Every quarter, Microsoft IT performed a simple hypothesis test to show the statistical significance in the reduction of infrastructure failures. The test results below, performed on three data sets from three consecutive quarters, show that there is a significant difference in failure rates before and after the remediation efforts.
The defect eradication framework can be applied wherever a deviation can be measured. At time of publication, Microsoft IT is collaborating with other groups to adapt the framework for their use. For example, the Microsoft Azure product team is considering leveraging the framework to improve availability and reliability of the Azure Infrastructure as a Service (IaaS) offering. Microsoft IT is also partnering with the System Center product group to enable seamless integration with their product. Internally, Microsoft IT has begun using this framework to improve reliability of its network infrastructure and reduce infrastructure security risks.

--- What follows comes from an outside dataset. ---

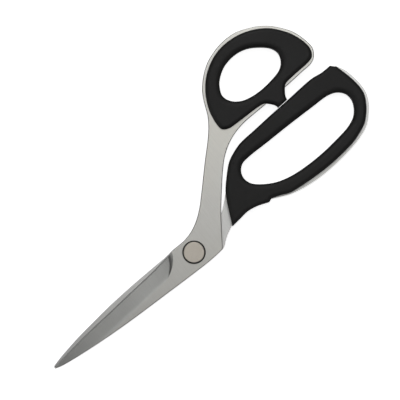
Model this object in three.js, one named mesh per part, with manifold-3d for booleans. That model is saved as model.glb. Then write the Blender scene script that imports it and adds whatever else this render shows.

For the first time, Microsoft IT moved beyond applying Six Sigma to its datacenter processes. The organization successfully adopted the ITIL Problem Management discipline and Six Sigma methodologies to address operations defects in its hosting environment. Microsoft IT managers are now empowered with a defect eradication framework that results in minimal infrastructure risks and greater availability worldwide.
Given the significance of compliance to configuration standards, that the risk to the infrastructure was well understood across the business, and that a robust and accurate set of data was readily available for consumption, efforts to deploy structured defect eradication projects across the Microsoft IT environment were very effective.
Microsoft can now save time for consumers of its hosting infrastructure environment by improving availability, customer productivity, and satisfaction. Microsoft IT hosting customers can confidently rely on a service that is ready and able to deliver when they need it.